Unlike with the <label> tag, you can specify multiple ids for the aria-labelledby attribute and use it in place of a <label>, when using that is not appropriate.

States
These are special properties that define states on elements. Take aria-disabled="true" as an example this time. It tells a screenreader that an input is currently disabled. The difference between properties and states is that states can change throughout the lifetime of your application, whereas properties stay the same.

It’s important to mention that aria attributes will not affect your page’s structure in any way. It will only provide additional information about your site to assistive technologies, the browser and to search engines that crawl your page.

Where can you use WAI-ARIA?
Nowadays most sites are flooded by interactivity. We have sliders, carousels, tabs, and many other ways content can be presented. These are usually achieved through JavaScript with lots of divs and spans. Navigating through these with a keyboard can be challenging if measures have not been taken from accessibility side. Luckily, ARIA provides a means to allow elements to receive focus with the tabindex attribute. This can help enhance interactivity and navigation through content for screen readers and keyboards.
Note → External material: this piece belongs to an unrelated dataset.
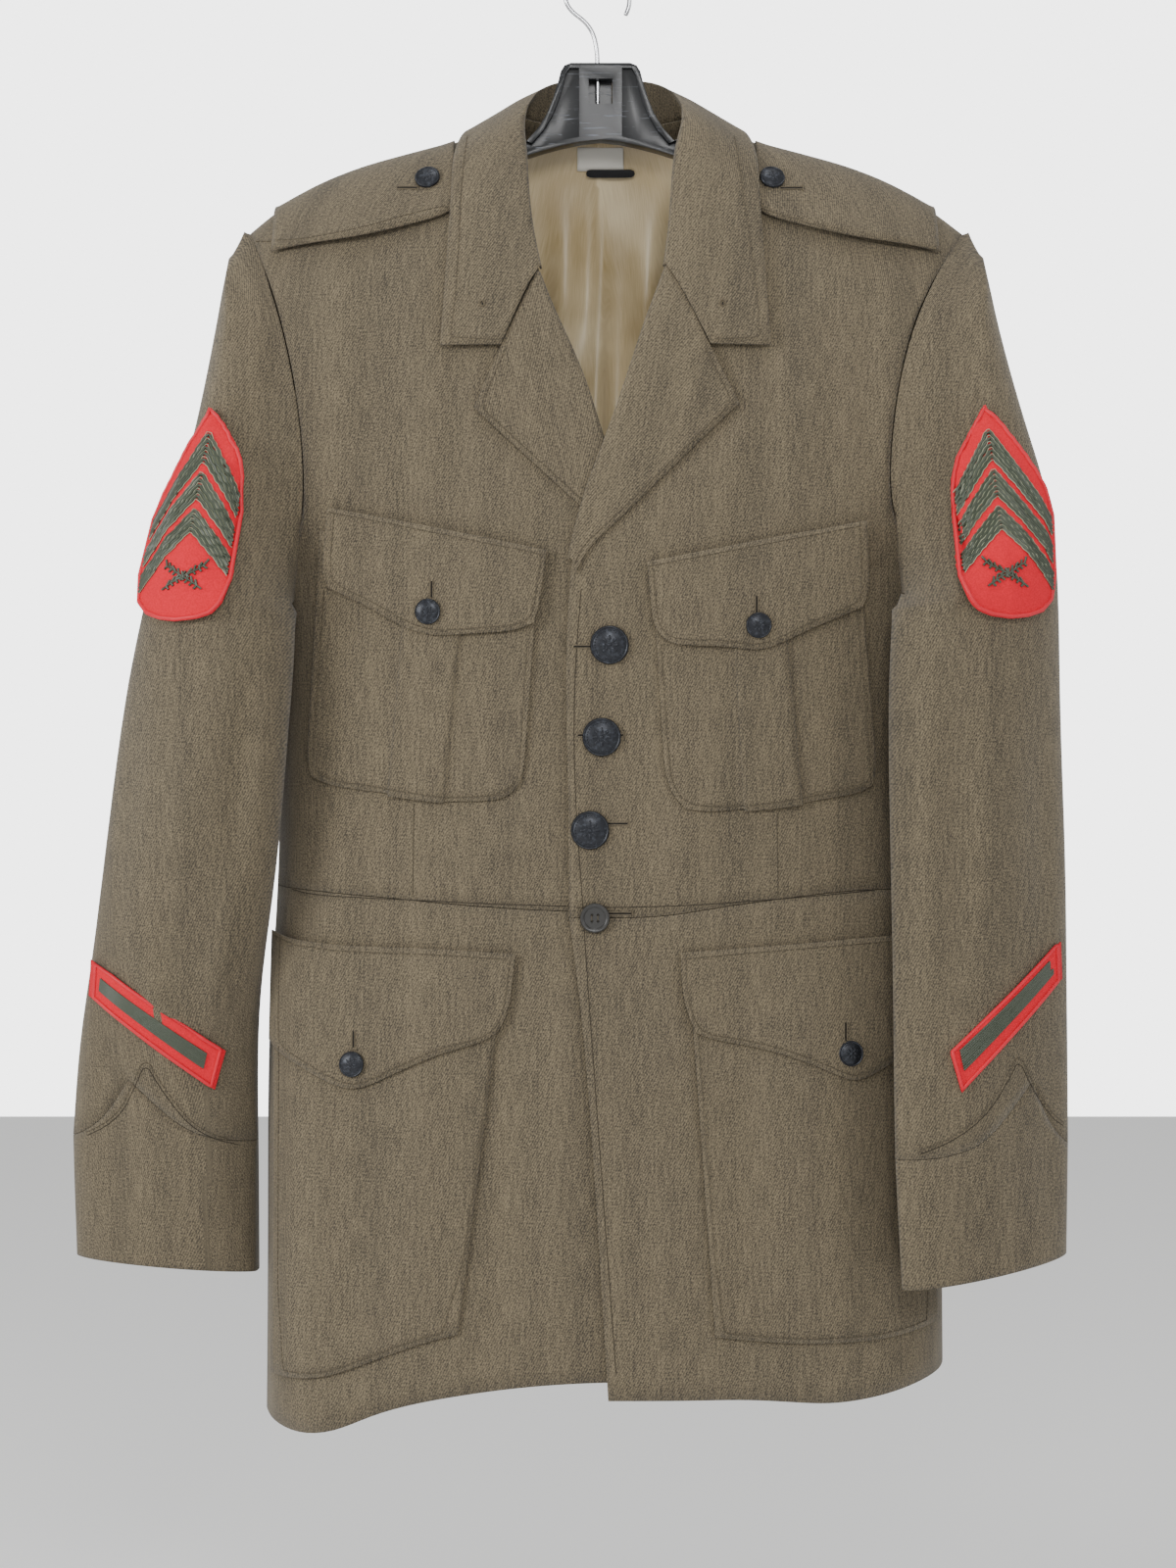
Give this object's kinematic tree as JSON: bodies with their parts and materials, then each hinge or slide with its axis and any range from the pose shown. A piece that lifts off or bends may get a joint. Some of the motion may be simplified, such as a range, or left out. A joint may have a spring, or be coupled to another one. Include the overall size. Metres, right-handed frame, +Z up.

Accessibility can also suffer for non-semantic controls, for example when building complex user interfaces. Using additional aria properties and states can fill these places where accessibility is lacking.

It’s important to mention that you should only use WAI-ARIA when you need to. Instead, you should always use native semantic HTML elements by default to provide the semantics required by assistive technologies. (When we are talking about semantic elements, we mean “elements with a meaning”.)

Semantics is the study of the meanings of words and phrases in a language

Tools that will help you along the way

I would like to close this article with a number of great tools that will help you achieve a higher level of accessibility and will take your site to the next level.

Lighthouse
Lighthouse is built inside Chrome’s DevTools, you can access it through the “Audits” tab. Apart from measuring accessibility and giving you hints on what to improve, it also tests your site for performance, SEO, PWA, and best practices. You can test your site for not just desktop but mobile devices and it also enables us to simulate slow network connections, which can give you a more accurate look on how an average user gets your site served. You can also download audits and import them later which is great for doing comparisons once improvements have been done.

Webhint.io
Webhint.io is another great site for checking for accessibility issues on your site. Just like Lighthouse, it also does tests for other categories apart from accessibility and also gives you hints on what is the reason for the failed test and how you can fix it. You can either use their online scanner or use their CLI to run tests right from your command line.

Axe, the accessibility engine
If you rather want to run audits right inside your site, but you want to complement Lighthouse with another tool, then Axe is for you. Just like the other two, it comes with a detailed explanation of what caused the issue and how to resolve it, with an “impact” category, so you know what are the criticalities that should be top priority. Another great feature of it is that you can highlight the related element on your site or inspect it in the dom tree.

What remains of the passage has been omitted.